Here is a Hurdy Gurdy, made by Martin Turner. Still getting to grips with it. The two drones closest are tuned to D below middle C and the G below that. Two drones on the other side are tuned to D above middle C and E. I’ve got both melody strings tuned to unison D. The keyboard is chromatic (similar to a piano keyboard). The instrument is either tuned to G major (with D as the bottom note) or D mixolydian depending on how you look at it.

Wind

From left to right:

  • A Cornamuse in C: a Renaissance-style windcap instrument (there’s a double reed inside the top section). It has a narrow parallel bore and is very quiet. The end of the instrument is actually half-closed, which shapes the sound.
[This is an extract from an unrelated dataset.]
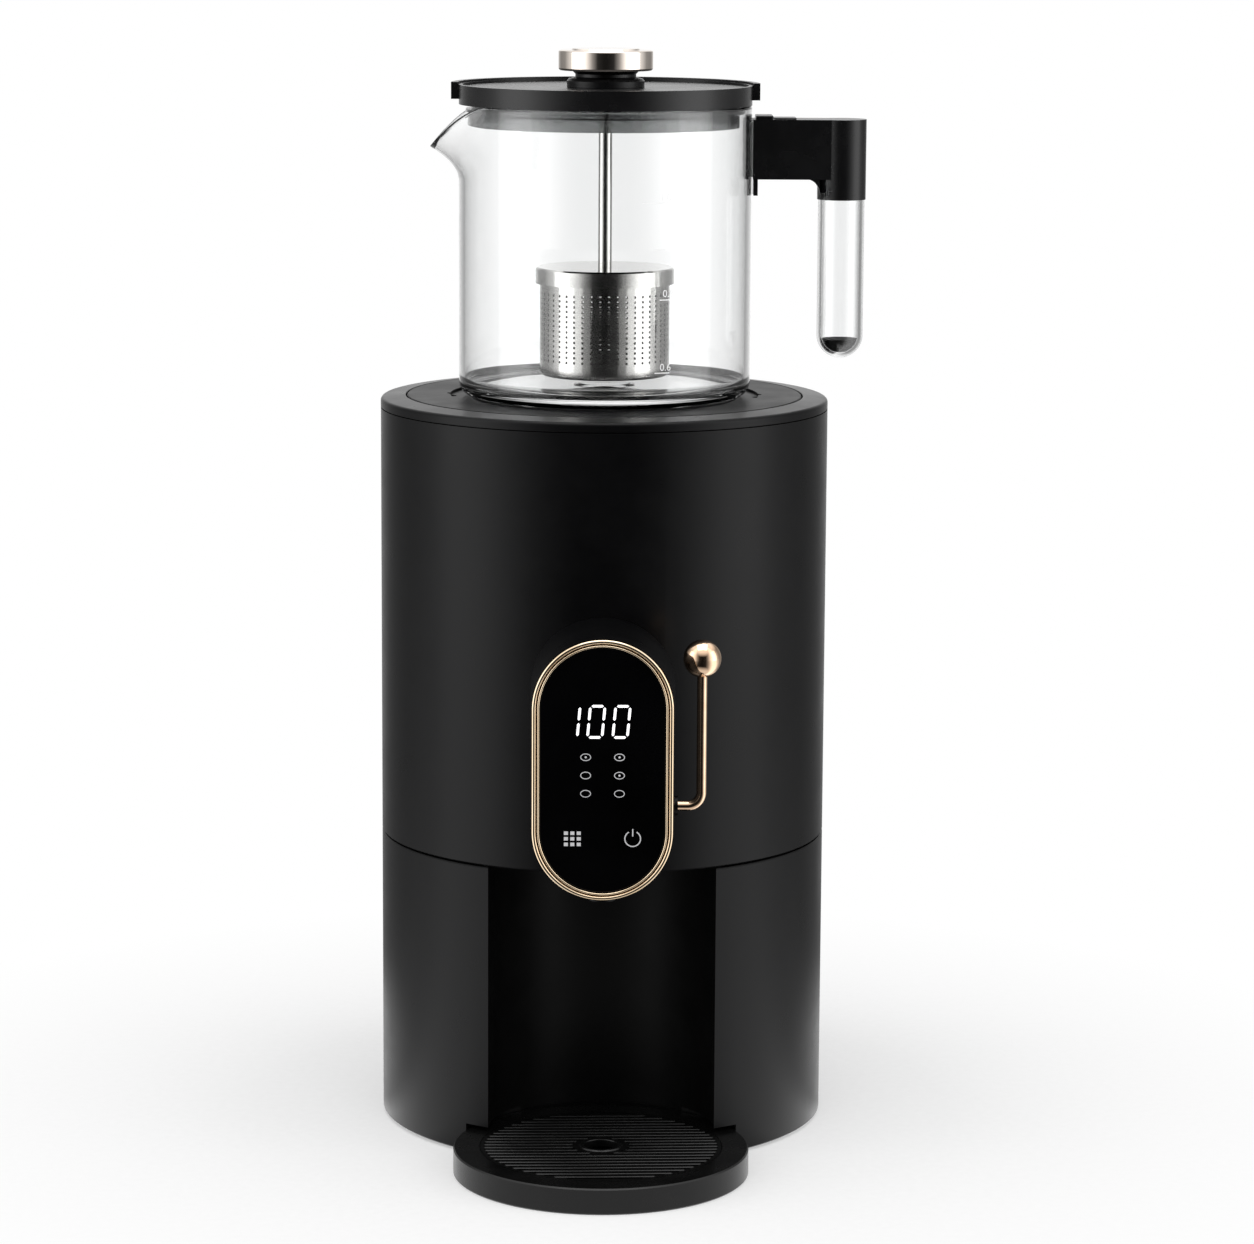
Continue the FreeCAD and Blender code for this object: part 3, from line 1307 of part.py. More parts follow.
LUG_ANGLE = 16.0
LUG_COUNT = 2
HOLE_ROWS = 4
HOLE_COLUMNS = 20
BALL_STEPS = 12
BALL_SOCKET = 3.0
DOME_STEPS = 4
DOME_START = -78.0
PLUG_EDGE = 12.0

make_base_plate()
make_base_screws()
make_base_feet()
make_lower_shell()
make_niche_liner()
make_mid_deck()
make_upper_shell()
make_top_ring()
make_boiler_tank()
make_tank_gasket()
make_heating_plate()
make_boiler_controls()
make_power_board()
make_cord_gland()
make_pod_housing()
make_pod_screws()
make_bezel_ring()
make_display()
make_tap_body()
make_water_path()
make_valve()
make_lever()
make_boiler_lid()
make_glass_jug()
make_handle()
make_pot_lid()
make_plunger()
make_infuser_cup()
make_drip_tray()
doc.recompute()

for item in doc.Objects:
    if "Invalid" in item.State or "Error" in item.State:
        raise RuntimeError("%s failed: %s" % (item.Label, item.State))
for node in NODES:
    if node.Shape.isNull() or not node.Shape.isValid():
        raise RuntimeError(node.Label + " has no valid shape")

os.makedirs("parts", exist_ok=True)
for node in NODES:
    node.Shape.exportStep(os.path.join("parts", node.Label + ".step"))
    print("%-20s %d solid(s) %10.1f mm3" % (node.Label, len(node.Shape.Solids), node.Shape.Volume))
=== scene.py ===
"""Looks of the automatic tea maker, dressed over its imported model.

Lengths are millimetres, except where a docstring says metres. Meshes are in metres, in the
model's own frame.
"""

from __future__ import annotations

import logging
import math
from dataclasses import dataclass
from enum import Enum
from typing import Sequence

import bmesh
import bpy
import numpy as np
from mathutils import Matrix, Vector


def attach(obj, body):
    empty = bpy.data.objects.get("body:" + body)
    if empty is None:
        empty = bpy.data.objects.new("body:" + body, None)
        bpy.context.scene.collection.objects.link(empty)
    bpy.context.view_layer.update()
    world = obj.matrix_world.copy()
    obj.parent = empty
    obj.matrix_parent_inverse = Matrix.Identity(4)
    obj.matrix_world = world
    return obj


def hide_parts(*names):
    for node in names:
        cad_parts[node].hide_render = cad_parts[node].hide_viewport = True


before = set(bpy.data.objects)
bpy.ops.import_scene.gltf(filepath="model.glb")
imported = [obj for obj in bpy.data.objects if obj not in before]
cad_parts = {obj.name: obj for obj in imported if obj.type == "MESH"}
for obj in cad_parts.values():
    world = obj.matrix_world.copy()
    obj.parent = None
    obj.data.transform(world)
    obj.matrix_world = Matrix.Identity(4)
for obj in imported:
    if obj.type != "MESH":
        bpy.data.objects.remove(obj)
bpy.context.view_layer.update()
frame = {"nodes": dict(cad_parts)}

MM = 0.001
IMAGE_WIDTH = 1254
log = logging.getLogger("tea_maker")

Tree = bpy.types.NodeTree
Socket = bpy.types.NodeSocket
Piece = bpy.types.Object
Pair = tuple[float, float]
Triple = tuple[float, float, float]
Colour = tuple[float, float, float, float]


class Body(Enum):
    """The moving bodies that carry a new piece."""

    BASE = "base"
    TAP_LEVER = "tap_lever"
    TEAPOT = "teapot"
    PLUNGER = "plunger"
    INFUSER = "infuser"
    GRILLE = "grille"


class Slot(Enum):
    """The material slots that the record names."""

    BLACK_PLASTIC = "black_plastic"
    BLACK_RUBBER = "black_rubber"
    CLEAR_SILICONE = "clear_silicone"
    STEEL = "steel"
    CHROME_KNOB = "chrome_knob"
    ROSE_GOLD = "rose_gold"
    ALUMINIUM = "aluminium"
    CIRCUIT_BOARD = "circuit_board"
    DISPLAY_BLACK = "display_black"
    CLEAR_GLASS = "clear_glass"


class Axis(Enum):
    """The direction that a turned profile's height runs along."""

    UP = "z"
    BACK = "y"


def linear(code: str) -> Colour:
    """Turn an sRGB hex colour into linear light.

    Args:
        code: A hash and six hex digits.

    Returns:
        Linear red, green, blue and an alpha of one.
    """
    digits = code.lstrip("#")
    srgb = np.array([int(digits[i : i + 2], 16) for i in (0, 2, 4)]) / 255.0
    light = np.where(srgb <= 0.04045, srgb / 12.92, ((srgb + 0.055) / 1.055) ** 2.4)
    return (*light.tolist(), 1.0)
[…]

As the bore is so narrow, there isn’t actually any air-flow at the end of the instrument. Makes a sweet buzzing sound that. Completely inaudible in a pub.
  • A Mai Xaphoon ‘Pocket Sax’ in C. A plastic single-reed instrument. The mouthpiece is somewhere between a clarinet and a sax. It takes tenor sax reeds and uses a sax ligature. The fingering is completely bizarre: the instrument is in C but an open fingering produces a B-flat at the seventh position and the thumb-hole is part of the scale (not an octave-hole). Makes a sax-like sound with a timbre that belies its sound. Quite wide-bore with a slight flare.
  • Two guests: a bass and soprano Crummhorn, on loan from a friend. These are just like Cornamusen except for the crook and the wider, more conical bore, and open at the end. A buzzy but cleaner sound. The bass takes some work to make a convincing sound and the soprano is tremendous fun to play.

And a ahem Bladder Pipe, made by Pavel Cip in the Czech Republic. It’s a precursor to a bagpipe. You blow into the bladder (made of leather, but in mediaeval times made of something quite different) and somehow keep a steady air-flow by maintaining pressure in the bag whilst you breathe occasionally. It’s pitched in C and is fingered like a recorder. An incredibly loud beast, completely impossible to practice without earplugs and a fully detached house.